Ultimately, what I decided was that, the grouper wasn’t grumpy. He is a fish. What in the world would he be grumpy about? So, that judgment about how he is feeling, or why is swimming by himself is 100% on me. It has more to do with my state of mind than the fish’s.


But, we do that all the time to people. We assume what someone else is thinking or feeling based on what they say (or don’t say), and

the expression on their face. We often think that it has everything to do with us (they are skulking around because they are angry with me; they don’t like me; they are always grumpy). But, the truth is, we don’t know unless we ask. We can’t really know anything about anyone else unless they tell us. Even friends. Even family.

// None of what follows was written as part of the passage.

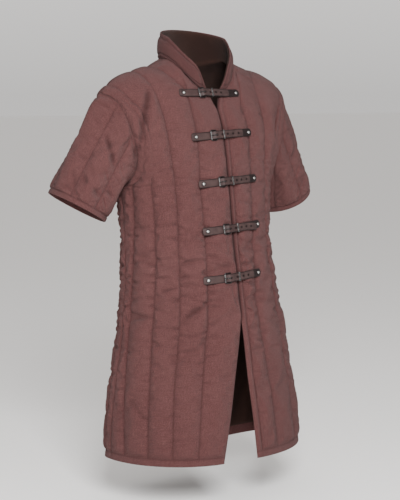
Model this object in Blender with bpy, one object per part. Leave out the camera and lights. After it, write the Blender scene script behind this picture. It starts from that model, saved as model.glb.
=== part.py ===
"""A quilted short-sleeved gambeson with a stand collar and five buckled straps, as worn but hollow.

Metres, +Z up. The wearer faces -Y and the wearer's right is -X. The origin is between the shoulders at
the base of the neck, where the wearer carries the garment. Every panel is a grid of points on the plain
inside of the cloth. The outside is those points moved out by the padding, which is thin on the stitch
lines and thick between them. Neighbouring panels share their seam points, then draw back a little.
"""

import math
from typing import NamedTuple

import bmesh
import bpy
import numpy as np

MM = 0.001
SEAM_SETBACK = 0.3 * MM  # each panel stops this far short of a seam
FOLD_SETBACK = 0.6 * MM  # the sleeves and the collar, which leave their seam at a sharp angle

# --- Padding ---------------------------------------------------------------------------------------
STITCH_WALL = 3.5 * MM  # cloth thickness on a stitch line
CROWN_WALL = 10.0 * MM  # cloth thickness in the middle of a channel
EDGE_WALL = 5.0 * MM  # turned and stitched front edges
HEM_WALL = 5.0 * MM
ARMHOLE_WALL = 4.5 * MM  # the band beside an armhole, and the sleeve's first rows
COLLAR_WALL = 6.0 * MM
LINING_WALL = 1.2 * MM
LINING_GAP = 1.6 * MM
CHANNEL_STEPS = 4  # grid columns in a quilted channel
LEAST_MITRE = 0.45  # a seam's wall grows by at most the inverse of this where panels meet at an angle

# --- Torso -----------------------------------------------------------------------------------------
HEM_HEIGHT = -0.955
ARMPIT_HEIGHT = -0.27
SIDE_DEPTH = 0.012  # how far back the side seam and shoulder seam lie
BACK_DIP = 0.040  # how much lower the hem hangs at the middle of the back than in front
BACK_DIP_START = -0.700  # the back's rows begin to dip below this height
SHOULDER_HALF_WIDTH = 0.277
LOW_ROWS = 14  # from the hem to the armpit
HIGH_ROWS = 12  # from the armpit to the shoulder
WAIST_ROW = 11  # the row at the narrowest height


class TorsoRing(NamedTuple):
    """One level section of the torso below the armpits."""

    height: float
    half_width: float
    front: float
    back: float
    sway: float  # how far the section lies towards the wearer's left


TORSO_RINGS = (
    TorsoRing(height=-0.955, half_width=0.276, front=0.194, back=0.168, sway=0.024),
    TorsoRing(height=-0.850, half_width=0.266, front=0.187, back=0.159, sway=0.022),
    TorsoRing(height=-0.740, half_width=0.247, front=0.178, back=0.145, sway=0.018),
    TorsoRing(height=-0.640, half_width=0.230, front=0.170, back=0.130, sway=0.016),
    TorsoRing(height=-0.530, half_width=0.213, front=0.159, back=0.119, sway=0.009),
    TorsoRing(height=-0.400, half_width=0.204, front=0.142, back=0.113, sway=0.001),
    TorsoRing(height=-0.270, half_width=0.215, front=0.120, back=0.121, sway=0.000),
)


class RidgePoint(NamedTuple):
    """Height of the shoulder ridge at a distance from the middle."""

    across: float
    height: float


SHOULDER_RIDGE = (
    RidgePoint(across=0.000, height=0.048),
    RidgePoint(across=0.085, height=0.040),
    RidgePoint(across=0.131, height=0.0200),
    RidgePoint(across=0.170, height=0.0100),
    RidgePoint(across=0.210, height=-0.0020),
    RidgePoint(across=0.245, height=-0.0190),
    RidgePoint(across=0.277, height=-0.0430),
)


class UpperCurve(NamedTuple):
    """Handles of a column that climbs from armpit level over the shoulder, as offsets from its ends."""

    across: float  # the column's share of the panel's width
    start_out: float
    start_rise: float
    end_out: float
    end_rise: float


FRONT_UPPER_CURVES = (
    UpperCurve(across=0.00, start_out=-0.020, start_rise=0.100, end_out=0.095, end_rise=-0.020),
    UpperCurve(across=0.45, start_out=0.000, start_rise=0.090, end_out=0.105, end_rise=-0.012),
    UpperCurve(across=0.75, start_out=0.035, start_rise=0.065, end_out=0.098, end_rise=-0.010),
    UpperCurve(across=1.00, start_out=0.090, start_rise=0.025, end_out=0.085, end_rise=-0.010),
)
BACK_UPPER_CURVES = (
    UpperCurve(across=0.00, start_out=0.005, start_rise=0.130, end_out=0.095, end_rise=0.000),
    UpperCurve(across=0.45, start_out=0.010, start_rise=0.120, end_out=0.100, end_rise=-0.018),
    UpperCurve(across=0.75, start_out=0.040, start_rise=0.080, end_out=0.095, end_rise=-0.020),
    UpperCurve(across=1.00, start_out=0.090, start_rise=0.025, end_out=0.085, end_rise=-0.014),
)
ARMHOLE_START_IN = -0.004
ARMHOLE_END_IN = -0.042

NECK_SHARE = 0.22  # share of the panel's width that the neckline takes
FRONT_NECK_DROP = 0.39
BACK_NECK_DROP = 0.20

NECK_STEPS = 6  # grid columns between the middle and the side of the neck
EDGE_STITCH_SHARE = NECK_SHARE * math.sin(math.pi / 2 / NECK_STEPS)
QUILT_LINES = (NECK_SHARE, 0.42, 0.68, 1.0)  # stitch lines beyond the first channel, on front and back
FRONT_LINES = (EDGE_STITCH_SHARE, *QUILT_LINES)
BACK_LINES = (0.0, *QUILT_LINES)

# --- Front opening ---------------------------------------------------------------------------------
COLLAR_V_HEIGHT = -0.088  # the fronts part above this
COLLAR_V_TOP = -0.037
COLLAR_V_HALF_GAP = 0.021
SLIT_HEIGHT = -0.595  # and below this
SLIT_HALF_GAP_RIGHT = 0.083
SLIT_HALF_GAP_LEFT = 0.023
SLIT_POWER = 1.15


class Drift(NamedTuple):
    """How far both fronts' meeting edges lie towards the wearer's left at a height."""

    height: float
    shift: float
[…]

In my life, I am both guilty of this and been on the other side of it. I assume I know who someone is because of how they act or how they interact with me. But, most people are internally motived. I mean – not in a selfish


way. But, as people, we spend most of the time thinking about ourselves – and the things rotating in our world. I.e. How am I going to pay XXX bill, when am I going to graduate, when am I going to fall in love, what am I going to do if my spouse gets sick (etc)?


We can’t assume we know what anyone else is thinking, because we probably don’t. Good or bad.


Likewise, people should not assume about us. I’ve had people in the past tell me that they thought I was stuck up or mean. I don’t think I’m either. But, I am a little shy, and definitely reserved. So, I can sometimes stay to myself until I get to know you. I’m not thinking terrible things about you; I just don’t always feel like putting myself out there because ultimately, I’m an introvert, and doing so takes effort and vulnerability on my part.


But, the poor grouper! Why do we judge so much? Maybe he is just going through his day, minding his own business, thinking about what is coming. Maybe his wife is sick and he is worried how he is going to handle it? Maybe he just lost his job and he is wondering how he is going to feed his kids. Perhaps he is just a fish, swimming in the ocean, without a thought in the world. Maybe he is just a fish.